To do
Pull every line holding the string "finishes" from the records below.
start Data shown
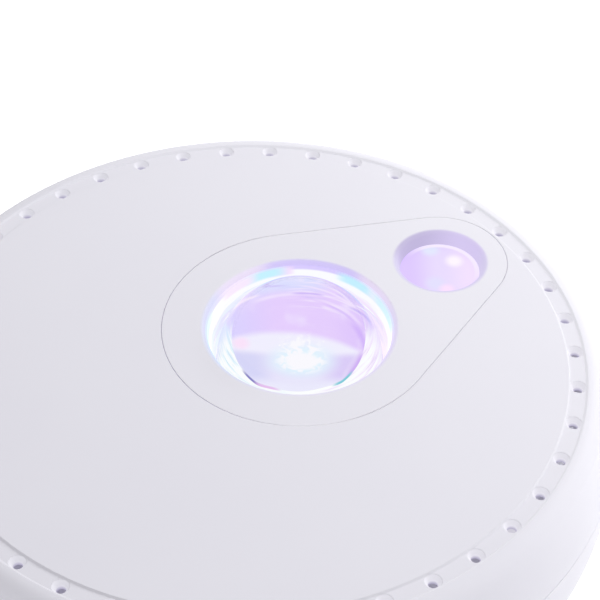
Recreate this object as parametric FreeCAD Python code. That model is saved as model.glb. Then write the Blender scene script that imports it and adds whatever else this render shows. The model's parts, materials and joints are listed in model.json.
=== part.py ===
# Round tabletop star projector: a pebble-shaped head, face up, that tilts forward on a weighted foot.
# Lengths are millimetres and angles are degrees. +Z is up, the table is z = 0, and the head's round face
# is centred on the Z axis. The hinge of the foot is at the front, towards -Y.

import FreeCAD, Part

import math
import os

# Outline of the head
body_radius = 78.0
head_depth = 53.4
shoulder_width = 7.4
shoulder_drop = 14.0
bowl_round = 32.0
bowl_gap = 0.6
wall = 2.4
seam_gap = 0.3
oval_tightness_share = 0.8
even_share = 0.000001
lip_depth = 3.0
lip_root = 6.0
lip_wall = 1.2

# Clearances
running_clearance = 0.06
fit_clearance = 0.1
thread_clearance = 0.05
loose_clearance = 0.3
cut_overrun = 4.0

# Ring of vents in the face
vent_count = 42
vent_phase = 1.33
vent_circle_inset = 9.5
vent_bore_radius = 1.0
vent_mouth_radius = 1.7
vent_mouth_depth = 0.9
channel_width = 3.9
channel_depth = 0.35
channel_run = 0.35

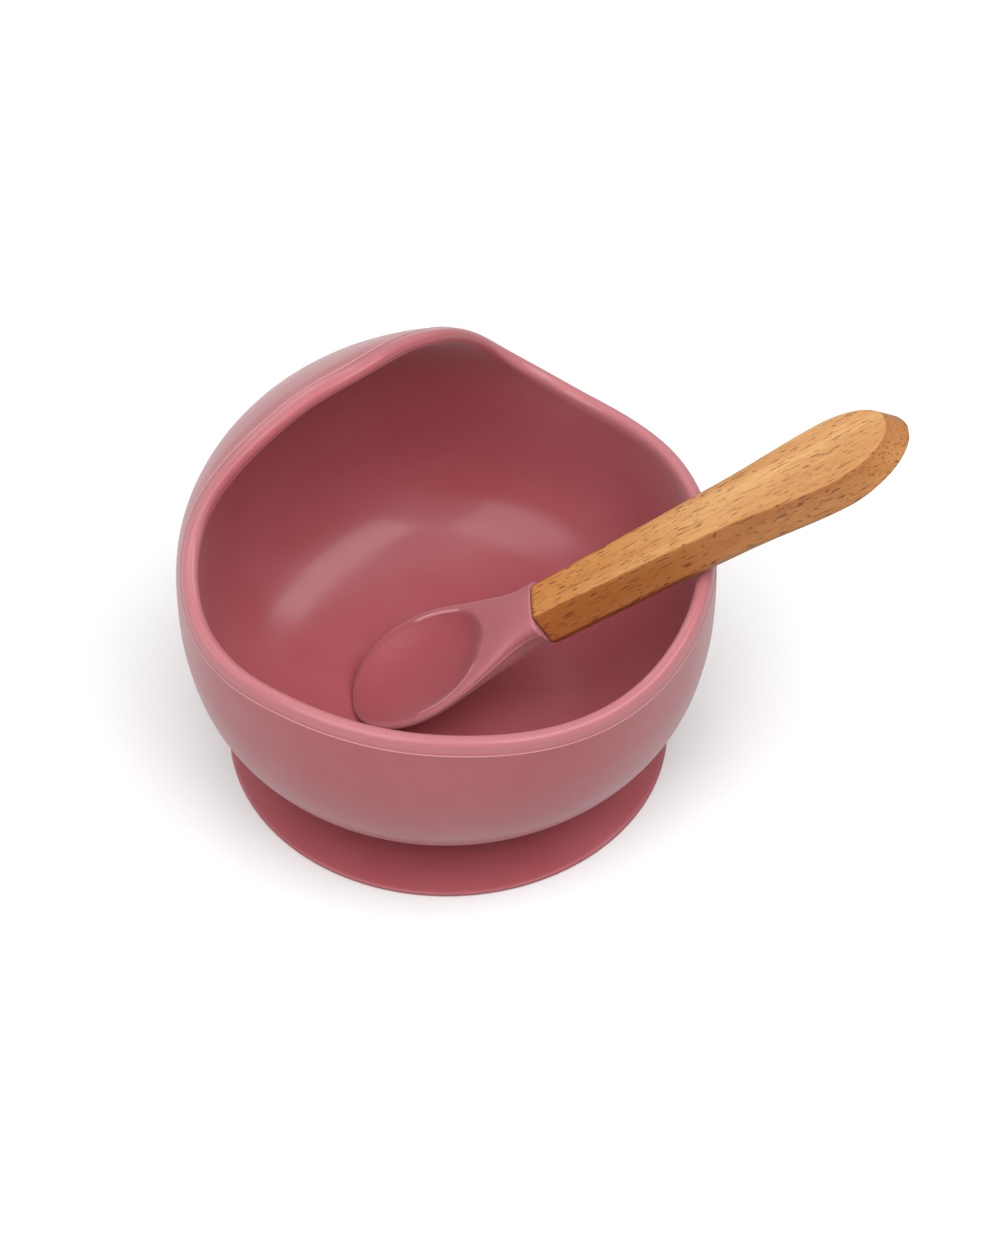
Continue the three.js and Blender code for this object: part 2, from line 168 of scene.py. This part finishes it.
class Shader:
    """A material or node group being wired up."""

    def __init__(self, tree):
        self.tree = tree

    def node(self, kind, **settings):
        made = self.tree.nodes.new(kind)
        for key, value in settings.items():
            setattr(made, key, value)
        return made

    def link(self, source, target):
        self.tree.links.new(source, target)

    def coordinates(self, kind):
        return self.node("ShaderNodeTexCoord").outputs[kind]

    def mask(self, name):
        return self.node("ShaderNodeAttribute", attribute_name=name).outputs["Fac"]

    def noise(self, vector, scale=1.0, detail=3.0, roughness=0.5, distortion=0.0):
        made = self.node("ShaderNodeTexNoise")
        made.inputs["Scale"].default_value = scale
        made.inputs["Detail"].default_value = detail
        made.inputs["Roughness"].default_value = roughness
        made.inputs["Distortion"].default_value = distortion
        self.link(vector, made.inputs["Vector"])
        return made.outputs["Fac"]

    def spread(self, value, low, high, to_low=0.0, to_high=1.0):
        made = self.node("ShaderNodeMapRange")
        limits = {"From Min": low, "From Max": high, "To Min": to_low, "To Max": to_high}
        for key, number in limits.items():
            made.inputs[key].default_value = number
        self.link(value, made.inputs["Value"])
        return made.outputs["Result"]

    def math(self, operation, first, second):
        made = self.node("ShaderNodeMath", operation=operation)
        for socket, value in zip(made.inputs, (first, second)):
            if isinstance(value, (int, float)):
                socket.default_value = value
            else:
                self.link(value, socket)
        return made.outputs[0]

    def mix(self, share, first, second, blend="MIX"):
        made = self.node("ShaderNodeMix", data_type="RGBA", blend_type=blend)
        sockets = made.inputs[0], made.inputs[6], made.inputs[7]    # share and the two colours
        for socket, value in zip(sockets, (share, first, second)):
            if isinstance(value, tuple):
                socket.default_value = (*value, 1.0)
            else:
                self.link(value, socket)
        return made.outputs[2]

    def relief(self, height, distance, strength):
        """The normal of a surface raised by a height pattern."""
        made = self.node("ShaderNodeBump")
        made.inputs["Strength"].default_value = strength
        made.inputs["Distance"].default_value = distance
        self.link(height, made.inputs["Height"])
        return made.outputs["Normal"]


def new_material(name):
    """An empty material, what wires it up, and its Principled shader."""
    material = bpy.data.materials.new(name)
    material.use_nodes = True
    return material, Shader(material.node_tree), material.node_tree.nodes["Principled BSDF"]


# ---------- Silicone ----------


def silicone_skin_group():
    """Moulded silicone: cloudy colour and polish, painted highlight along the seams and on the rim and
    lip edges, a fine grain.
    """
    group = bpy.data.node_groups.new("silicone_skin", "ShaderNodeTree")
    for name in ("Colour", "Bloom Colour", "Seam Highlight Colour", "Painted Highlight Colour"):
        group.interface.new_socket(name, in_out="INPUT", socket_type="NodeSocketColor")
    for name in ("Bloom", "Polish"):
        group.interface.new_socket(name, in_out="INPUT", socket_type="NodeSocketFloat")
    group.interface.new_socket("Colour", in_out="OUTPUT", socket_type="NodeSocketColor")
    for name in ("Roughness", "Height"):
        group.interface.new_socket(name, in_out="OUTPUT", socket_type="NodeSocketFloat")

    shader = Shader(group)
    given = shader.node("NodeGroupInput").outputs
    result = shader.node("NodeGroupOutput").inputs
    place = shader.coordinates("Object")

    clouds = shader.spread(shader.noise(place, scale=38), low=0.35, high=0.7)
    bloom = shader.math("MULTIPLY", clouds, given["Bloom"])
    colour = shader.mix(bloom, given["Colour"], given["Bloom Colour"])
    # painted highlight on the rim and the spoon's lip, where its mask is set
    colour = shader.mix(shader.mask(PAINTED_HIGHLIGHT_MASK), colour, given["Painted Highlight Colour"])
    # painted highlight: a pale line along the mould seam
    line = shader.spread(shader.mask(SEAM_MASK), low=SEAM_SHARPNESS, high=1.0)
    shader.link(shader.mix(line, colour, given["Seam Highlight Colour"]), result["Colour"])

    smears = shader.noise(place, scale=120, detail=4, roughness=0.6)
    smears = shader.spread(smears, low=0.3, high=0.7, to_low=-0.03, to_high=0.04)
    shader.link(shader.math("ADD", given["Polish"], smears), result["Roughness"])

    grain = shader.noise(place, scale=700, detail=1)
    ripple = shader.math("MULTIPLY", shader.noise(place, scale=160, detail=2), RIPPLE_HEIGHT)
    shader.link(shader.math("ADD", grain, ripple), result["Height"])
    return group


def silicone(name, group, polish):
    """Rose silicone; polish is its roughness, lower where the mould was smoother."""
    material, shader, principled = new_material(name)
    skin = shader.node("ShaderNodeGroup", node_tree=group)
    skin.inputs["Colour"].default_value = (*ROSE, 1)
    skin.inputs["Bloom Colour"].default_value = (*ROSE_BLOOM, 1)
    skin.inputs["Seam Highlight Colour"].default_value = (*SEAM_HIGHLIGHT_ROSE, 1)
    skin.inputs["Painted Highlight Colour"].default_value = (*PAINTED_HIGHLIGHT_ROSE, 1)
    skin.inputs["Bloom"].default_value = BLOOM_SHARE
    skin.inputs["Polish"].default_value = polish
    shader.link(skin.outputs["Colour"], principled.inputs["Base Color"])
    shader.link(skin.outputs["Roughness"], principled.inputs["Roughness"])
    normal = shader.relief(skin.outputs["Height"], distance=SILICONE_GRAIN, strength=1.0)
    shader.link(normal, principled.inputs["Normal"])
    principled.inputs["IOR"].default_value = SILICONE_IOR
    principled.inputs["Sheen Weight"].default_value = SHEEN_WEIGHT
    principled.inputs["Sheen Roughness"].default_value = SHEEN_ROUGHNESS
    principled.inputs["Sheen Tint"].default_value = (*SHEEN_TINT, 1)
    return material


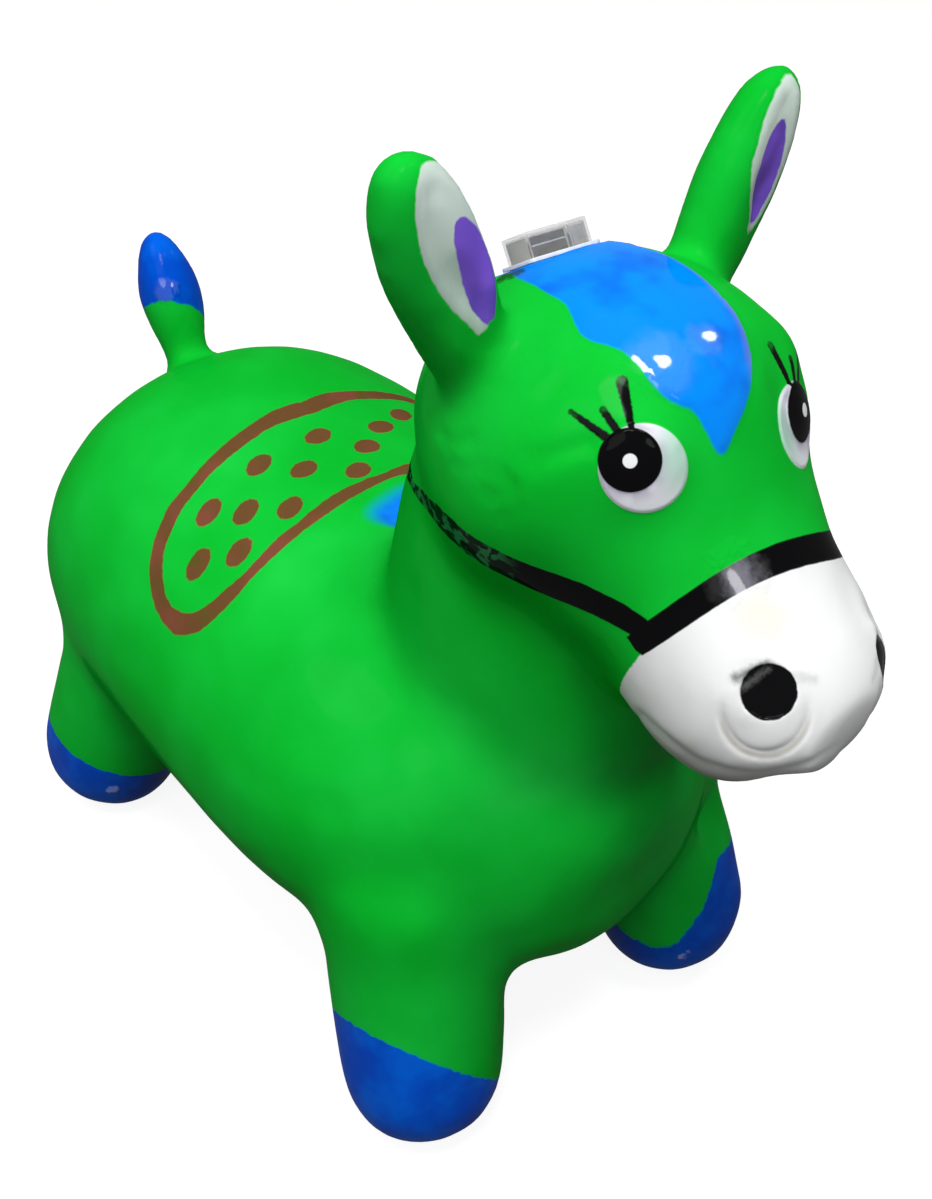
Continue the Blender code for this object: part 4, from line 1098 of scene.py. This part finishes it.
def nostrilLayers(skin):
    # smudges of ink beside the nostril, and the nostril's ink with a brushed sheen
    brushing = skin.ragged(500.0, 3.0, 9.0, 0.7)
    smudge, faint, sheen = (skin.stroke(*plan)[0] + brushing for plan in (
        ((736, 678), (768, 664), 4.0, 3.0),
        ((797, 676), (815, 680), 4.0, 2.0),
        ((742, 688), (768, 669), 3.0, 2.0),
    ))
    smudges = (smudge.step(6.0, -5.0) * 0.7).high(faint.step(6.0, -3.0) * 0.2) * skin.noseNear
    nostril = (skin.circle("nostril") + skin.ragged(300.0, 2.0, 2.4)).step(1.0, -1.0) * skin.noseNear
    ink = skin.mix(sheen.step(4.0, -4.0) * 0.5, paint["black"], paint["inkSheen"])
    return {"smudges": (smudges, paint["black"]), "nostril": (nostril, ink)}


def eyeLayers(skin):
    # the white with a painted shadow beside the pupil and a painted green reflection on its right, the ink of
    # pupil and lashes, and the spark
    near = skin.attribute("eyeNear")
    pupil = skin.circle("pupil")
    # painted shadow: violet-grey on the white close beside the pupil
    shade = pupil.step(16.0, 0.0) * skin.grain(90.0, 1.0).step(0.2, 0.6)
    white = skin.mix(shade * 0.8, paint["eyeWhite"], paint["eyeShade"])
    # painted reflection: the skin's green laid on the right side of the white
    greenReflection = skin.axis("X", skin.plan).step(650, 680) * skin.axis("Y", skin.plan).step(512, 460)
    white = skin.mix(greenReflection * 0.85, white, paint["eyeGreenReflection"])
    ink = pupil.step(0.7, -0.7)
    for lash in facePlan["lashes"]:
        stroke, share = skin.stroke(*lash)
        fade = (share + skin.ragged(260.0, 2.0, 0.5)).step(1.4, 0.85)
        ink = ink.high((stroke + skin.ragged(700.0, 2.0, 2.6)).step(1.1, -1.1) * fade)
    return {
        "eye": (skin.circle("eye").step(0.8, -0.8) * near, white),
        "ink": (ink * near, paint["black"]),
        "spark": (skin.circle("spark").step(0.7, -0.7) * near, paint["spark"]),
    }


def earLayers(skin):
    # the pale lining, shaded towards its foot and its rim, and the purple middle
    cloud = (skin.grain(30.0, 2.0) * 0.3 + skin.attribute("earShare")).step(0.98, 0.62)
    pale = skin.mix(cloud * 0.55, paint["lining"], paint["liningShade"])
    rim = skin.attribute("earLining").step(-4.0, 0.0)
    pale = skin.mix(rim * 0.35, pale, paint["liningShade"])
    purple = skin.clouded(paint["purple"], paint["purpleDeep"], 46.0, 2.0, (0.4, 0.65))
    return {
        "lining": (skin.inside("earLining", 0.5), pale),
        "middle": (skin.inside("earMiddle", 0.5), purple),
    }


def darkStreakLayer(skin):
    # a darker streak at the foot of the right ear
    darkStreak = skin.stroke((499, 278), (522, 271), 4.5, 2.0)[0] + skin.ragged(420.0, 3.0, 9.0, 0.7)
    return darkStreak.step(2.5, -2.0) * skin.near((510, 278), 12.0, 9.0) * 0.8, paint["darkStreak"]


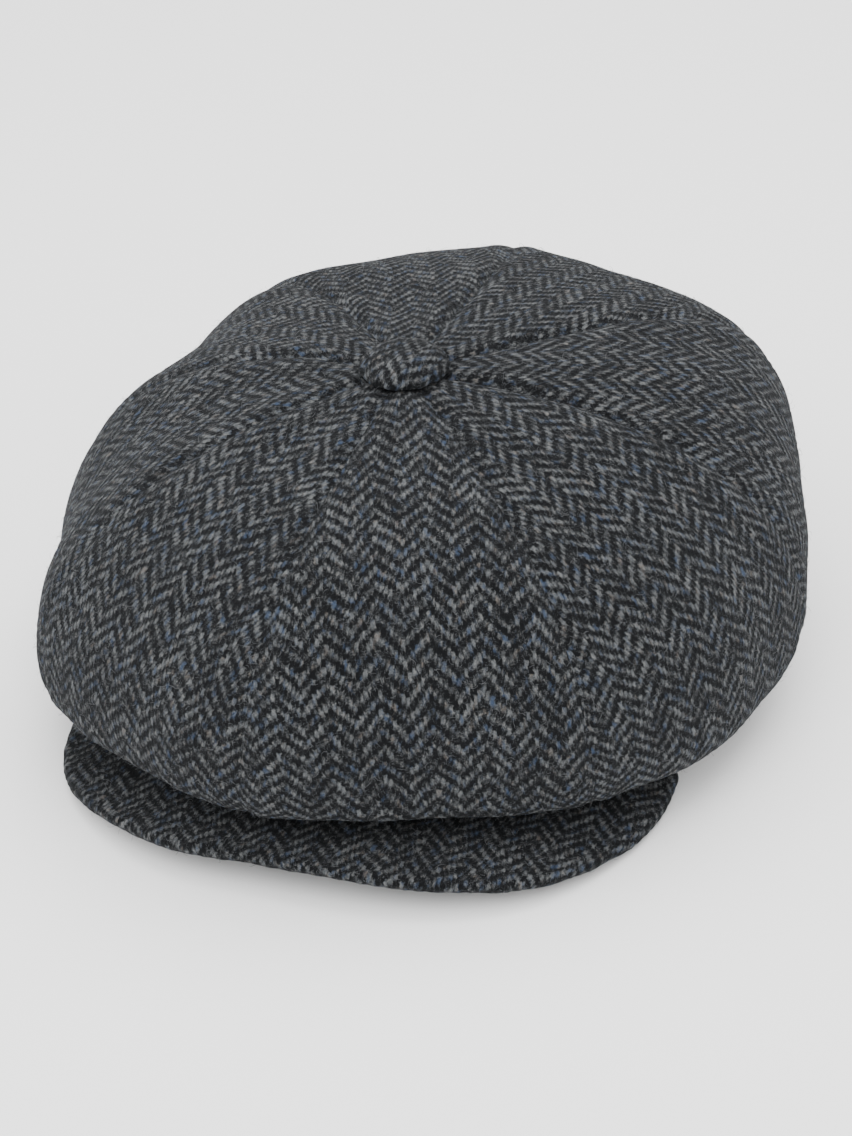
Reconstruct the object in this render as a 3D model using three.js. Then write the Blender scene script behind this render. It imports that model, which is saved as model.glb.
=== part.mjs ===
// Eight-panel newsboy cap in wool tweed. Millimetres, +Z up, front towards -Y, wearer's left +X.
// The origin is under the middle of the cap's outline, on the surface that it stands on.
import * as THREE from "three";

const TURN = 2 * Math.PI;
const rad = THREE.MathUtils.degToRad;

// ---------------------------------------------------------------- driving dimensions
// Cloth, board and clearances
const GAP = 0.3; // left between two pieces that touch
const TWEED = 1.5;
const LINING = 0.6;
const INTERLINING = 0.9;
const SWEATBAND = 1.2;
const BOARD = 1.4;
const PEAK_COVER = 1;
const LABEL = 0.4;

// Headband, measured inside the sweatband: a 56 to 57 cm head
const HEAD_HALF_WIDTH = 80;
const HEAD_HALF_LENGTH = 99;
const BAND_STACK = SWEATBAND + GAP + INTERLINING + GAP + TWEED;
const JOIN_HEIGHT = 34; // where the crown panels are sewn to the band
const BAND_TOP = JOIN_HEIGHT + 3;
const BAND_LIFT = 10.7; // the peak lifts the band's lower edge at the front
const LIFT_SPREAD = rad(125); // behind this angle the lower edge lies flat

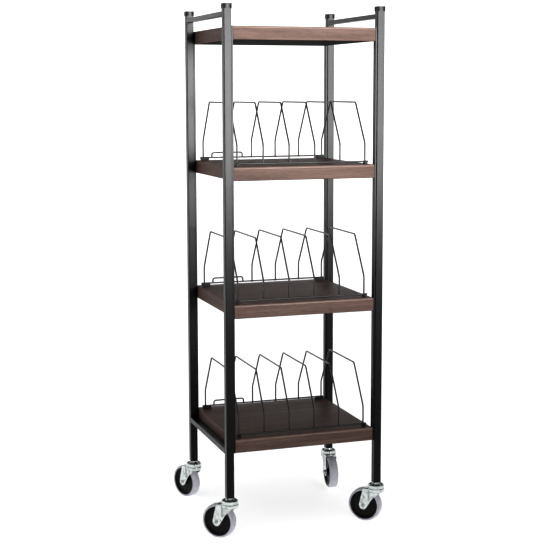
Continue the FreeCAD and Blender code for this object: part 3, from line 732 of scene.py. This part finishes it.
end Data shown
Complete answer
Continue the three.js and Blender code for this object: part 2, from line 168 of scene.py. This part finishes it.
Continue the Blender code for this object: part 4, from line 1098 of scene.py. This part finishes it.
Continue the FreeCAD and Blender code for this object: part 3, from line 732 of scene.py. This part finishes it.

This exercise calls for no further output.